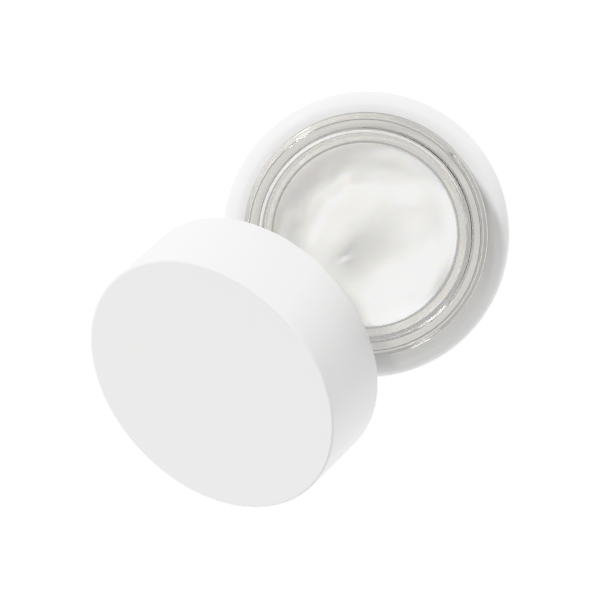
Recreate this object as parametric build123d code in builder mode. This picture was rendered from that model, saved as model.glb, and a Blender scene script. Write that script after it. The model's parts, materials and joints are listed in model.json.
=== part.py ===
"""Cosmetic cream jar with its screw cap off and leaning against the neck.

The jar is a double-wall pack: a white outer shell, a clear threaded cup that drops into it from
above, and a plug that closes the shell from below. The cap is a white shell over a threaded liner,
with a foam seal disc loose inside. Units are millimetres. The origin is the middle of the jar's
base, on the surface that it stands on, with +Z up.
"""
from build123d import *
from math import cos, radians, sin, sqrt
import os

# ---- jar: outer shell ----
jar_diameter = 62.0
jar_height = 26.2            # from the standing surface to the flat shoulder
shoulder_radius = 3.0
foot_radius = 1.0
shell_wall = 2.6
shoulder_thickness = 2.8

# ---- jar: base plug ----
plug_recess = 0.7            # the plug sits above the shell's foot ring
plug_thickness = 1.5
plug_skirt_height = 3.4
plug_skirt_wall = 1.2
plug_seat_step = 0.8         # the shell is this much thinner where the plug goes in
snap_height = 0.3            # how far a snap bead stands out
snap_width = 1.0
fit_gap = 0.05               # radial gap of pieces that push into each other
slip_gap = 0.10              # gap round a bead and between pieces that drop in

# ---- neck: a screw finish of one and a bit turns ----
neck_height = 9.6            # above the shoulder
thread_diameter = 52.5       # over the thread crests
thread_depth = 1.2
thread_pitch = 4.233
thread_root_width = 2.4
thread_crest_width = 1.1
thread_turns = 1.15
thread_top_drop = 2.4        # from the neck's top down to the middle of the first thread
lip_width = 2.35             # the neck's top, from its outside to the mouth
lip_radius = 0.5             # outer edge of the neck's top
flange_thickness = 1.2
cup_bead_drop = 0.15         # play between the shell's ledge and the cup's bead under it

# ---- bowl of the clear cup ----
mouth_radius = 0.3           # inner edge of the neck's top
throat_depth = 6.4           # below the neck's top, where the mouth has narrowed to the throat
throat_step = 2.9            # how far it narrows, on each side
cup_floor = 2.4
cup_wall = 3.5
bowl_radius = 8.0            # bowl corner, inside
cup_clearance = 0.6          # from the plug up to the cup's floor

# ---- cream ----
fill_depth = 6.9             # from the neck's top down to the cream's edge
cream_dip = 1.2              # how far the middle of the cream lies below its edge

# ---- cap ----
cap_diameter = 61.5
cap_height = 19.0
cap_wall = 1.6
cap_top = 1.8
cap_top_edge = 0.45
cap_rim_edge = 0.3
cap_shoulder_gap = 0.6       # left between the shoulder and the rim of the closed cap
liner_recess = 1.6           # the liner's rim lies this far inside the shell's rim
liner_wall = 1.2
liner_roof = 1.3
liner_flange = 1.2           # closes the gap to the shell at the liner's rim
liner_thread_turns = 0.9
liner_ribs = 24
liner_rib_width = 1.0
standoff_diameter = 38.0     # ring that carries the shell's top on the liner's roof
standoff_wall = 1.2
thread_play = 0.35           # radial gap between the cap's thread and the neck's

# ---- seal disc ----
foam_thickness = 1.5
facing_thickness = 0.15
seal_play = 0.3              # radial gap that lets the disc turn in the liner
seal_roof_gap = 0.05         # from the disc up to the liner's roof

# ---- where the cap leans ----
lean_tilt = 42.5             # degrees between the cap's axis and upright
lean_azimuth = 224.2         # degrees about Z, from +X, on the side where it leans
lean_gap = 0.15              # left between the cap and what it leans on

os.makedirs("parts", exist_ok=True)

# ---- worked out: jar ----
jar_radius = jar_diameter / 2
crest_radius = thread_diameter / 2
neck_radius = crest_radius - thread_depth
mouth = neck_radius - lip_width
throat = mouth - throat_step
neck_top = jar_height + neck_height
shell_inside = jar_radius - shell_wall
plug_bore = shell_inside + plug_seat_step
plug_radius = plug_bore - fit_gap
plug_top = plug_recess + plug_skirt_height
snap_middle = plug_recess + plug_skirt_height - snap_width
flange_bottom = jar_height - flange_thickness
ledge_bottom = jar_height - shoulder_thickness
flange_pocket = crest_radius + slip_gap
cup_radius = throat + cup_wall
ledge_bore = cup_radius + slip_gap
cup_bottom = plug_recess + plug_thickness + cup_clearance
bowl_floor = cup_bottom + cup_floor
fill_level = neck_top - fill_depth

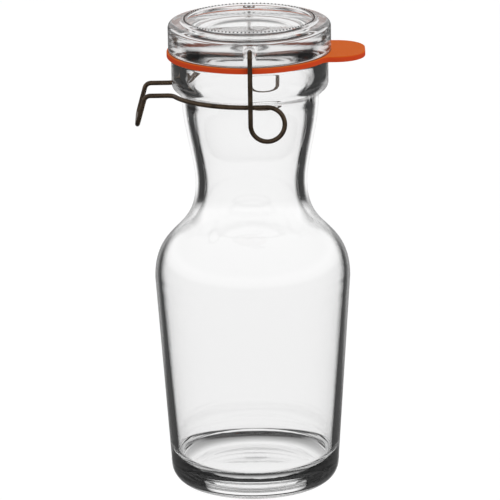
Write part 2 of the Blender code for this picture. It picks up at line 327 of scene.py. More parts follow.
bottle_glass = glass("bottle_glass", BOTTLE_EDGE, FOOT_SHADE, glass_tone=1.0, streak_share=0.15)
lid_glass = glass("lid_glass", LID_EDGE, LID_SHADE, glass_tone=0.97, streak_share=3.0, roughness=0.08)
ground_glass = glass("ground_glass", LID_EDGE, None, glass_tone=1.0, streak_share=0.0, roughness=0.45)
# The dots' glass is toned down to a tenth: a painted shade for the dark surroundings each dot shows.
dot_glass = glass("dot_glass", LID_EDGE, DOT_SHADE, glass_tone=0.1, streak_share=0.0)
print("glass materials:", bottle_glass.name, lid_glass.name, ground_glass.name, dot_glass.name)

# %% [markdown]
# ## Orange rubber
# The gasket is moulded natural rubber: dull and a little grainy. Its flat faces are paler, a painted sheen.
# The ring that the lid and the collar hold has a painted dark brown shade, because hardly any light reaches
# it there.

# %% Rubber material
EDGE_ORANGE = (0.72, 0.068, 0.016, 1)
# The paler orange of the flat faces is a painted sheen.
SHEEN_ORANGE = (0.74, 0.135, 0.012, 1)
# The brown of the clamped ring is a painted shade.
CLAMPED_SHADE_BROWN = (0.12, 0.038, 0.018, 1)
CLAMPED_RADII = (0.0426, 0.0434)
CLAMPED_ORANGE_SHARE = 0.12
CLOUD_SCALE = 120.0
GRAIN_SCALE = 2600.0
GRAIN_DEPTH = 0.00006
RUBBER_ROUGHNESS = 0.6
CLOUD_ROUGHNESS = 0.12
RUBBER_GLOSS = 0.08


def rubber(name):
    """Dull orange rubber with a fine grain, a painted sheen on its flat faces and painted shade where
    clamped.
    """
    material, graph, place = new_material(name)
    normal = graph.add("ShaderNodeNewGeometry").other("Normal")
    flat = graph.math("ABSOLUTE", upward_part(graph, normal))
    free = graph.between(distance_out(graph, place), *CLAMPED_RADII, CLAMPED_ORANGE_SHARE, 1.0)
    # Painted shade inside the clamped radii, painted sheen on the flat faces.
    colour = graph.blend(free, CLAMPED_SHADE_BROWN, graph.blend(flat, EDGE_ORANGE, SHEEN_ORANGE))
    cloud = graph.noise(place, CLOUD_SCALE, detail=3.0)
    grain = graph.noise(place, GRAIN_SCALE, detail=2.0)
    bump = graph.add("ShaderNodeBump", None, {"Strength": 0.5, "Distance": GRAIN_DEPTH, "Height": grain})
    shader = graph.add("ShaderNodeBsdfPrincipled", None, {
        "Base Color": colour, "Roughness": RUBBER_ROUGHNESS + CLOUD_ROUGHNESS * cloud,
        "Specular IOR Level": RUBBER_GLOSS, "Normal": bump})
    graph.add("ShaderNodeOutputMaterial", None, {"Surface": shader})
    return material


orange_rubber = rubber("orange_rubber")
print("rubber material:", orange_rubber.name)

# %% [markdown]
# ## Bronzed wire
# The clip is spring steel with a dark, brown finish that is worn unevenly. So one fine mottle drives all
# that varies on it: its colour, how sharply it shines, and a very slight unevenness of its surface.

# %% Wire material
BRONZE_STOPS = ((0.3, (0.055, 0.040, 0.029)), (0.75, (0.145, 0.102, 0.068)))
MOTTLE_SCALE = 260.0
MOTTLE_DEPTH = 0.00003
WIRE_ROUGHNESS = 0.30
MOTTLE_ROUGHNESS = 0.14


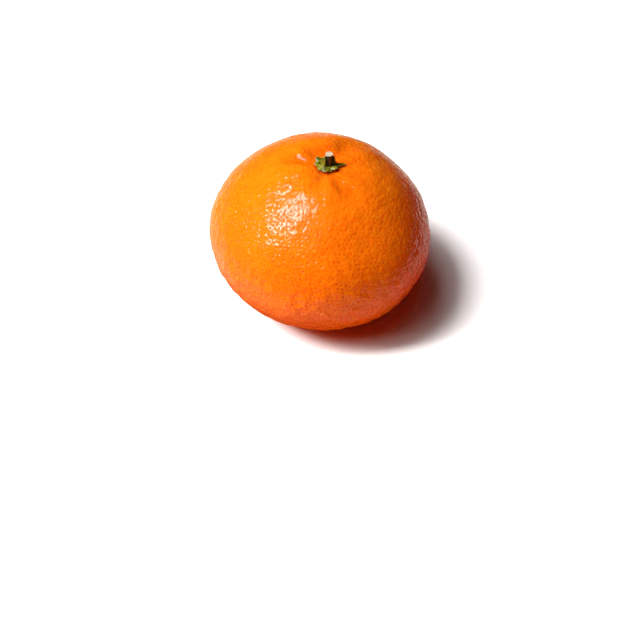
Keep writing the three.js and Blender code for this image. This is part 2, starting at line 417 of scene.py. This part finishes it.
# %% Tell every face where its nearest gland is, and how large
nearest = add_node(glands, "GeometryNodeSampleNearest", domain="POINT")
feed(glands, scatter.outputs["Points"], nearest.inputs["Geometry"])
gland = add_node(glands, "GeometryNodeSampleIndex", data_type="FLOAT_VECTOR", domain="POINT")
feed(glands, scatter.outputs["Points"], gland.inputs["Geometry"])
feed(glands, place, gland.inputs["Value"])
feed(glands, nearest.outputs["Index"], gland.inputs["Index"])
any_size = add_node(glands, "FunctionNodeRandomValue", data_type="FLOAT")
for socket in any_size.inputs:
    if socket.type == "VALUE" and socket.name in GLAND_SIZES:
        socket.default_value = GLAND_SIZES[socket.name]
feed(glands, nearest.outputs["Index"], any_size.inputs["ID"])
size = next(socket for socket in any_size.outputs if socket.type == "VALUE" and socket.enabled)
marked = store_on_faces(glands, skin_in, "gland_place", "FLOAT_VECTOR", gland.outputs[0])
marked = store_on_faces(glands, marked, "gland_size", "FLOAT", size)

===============

| Problem statement |
Look through the entries above; copy each line where the string "Blender" appears.

| Response to this task |
Recreate this object as parametric build123d code in builder mode. This picture was rendered from that model, saved as model.glb, and a Blender scene script. Write that script after it. The model's parts, materials and joints are listed in model.json.
Write part 2 of the Blender code for this picture. It picks up at line 327 of scene.py. More parts follow.
Keep writing the three.js and Blender code for this image. This is part 2, starting at line 417 of scene.py. This part finishes it.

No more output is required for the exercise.